Punxsutawney Phil remains the center of Groundhog Day coverage, and his 2026 call for extended winter set the national tone by noon. Yet major reporting and NOAA references continue to note that Phil’s long-term accuracy is limited, often around 40 percent, depending on the period measured.
That gap has never weakened the event. If anything, it clarifies what the day is for. People are not choosing between folklore and meteorology; they are using folklore to mark the emotional midpoint of winter. The forecast becomes a cultural signal, while professional weather offices still handle the real science.
Conflicting Animal Forecasts Are the Point, Not a Problem

One mascot calls early spring, another calls longer winter, and suddenly the country gets a patchwork map of seasonal hope. In 2026, that exact split played out again across regional ceremonies. Rather than weakening the tradition, those differences make it more representative of U.S. winter reality, which is never uniform.

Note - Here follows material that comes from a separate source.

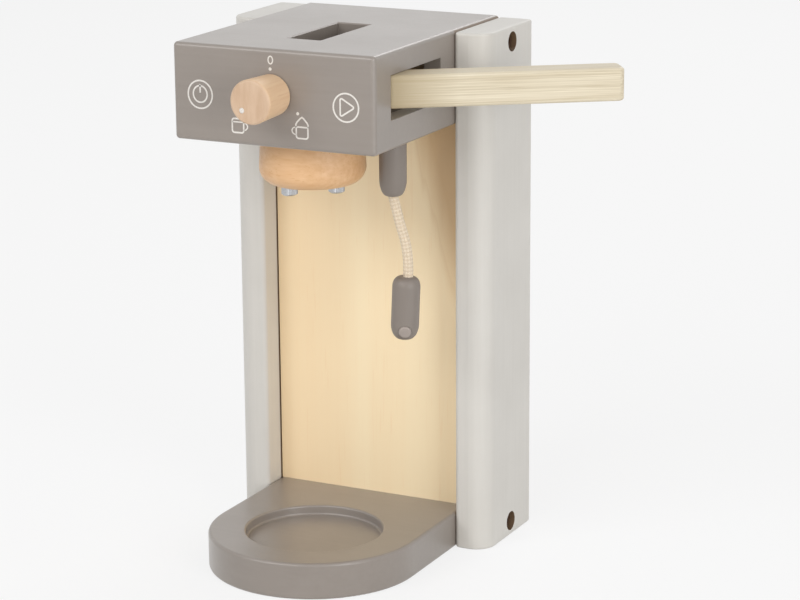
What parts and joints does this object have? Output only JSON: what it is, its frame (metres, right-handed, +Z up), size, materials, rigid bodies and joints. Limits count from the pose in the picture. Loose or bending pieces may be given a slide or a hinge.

A snowy Northeast morning and a milder Southern afternoon can both be true on the same date. Local mascots let each place narrate that truth in public. The result is less about who is right and more about how communities turn uncertainty into ritual, humor, and a reason to gather before spring fully arrives.
Why These Animal Forecasts Still Matter in 2026

These ceremonies endure because they convert weather anxiety into something social and manageable. A town square, a farm, a zoo, or a church lawn becomes a stage where people can laugh, compare predictions, and share a familiar seasonal rhythm. In a fragmented media moment, that kind of small civic ritual has real value.
By evening on Feb. 2, no mascot controls the jet stream. But each one helps people feel less alone in winter’s longest stretch. That is why the tradition keeps expanding from one famous groundhog to many local symbols, each carrying the same message: cold days pass faster when communities face them together.
Winter folklore thrives far beyond one groundhog, as local mascots turn cold forecasts into community ritual and hope.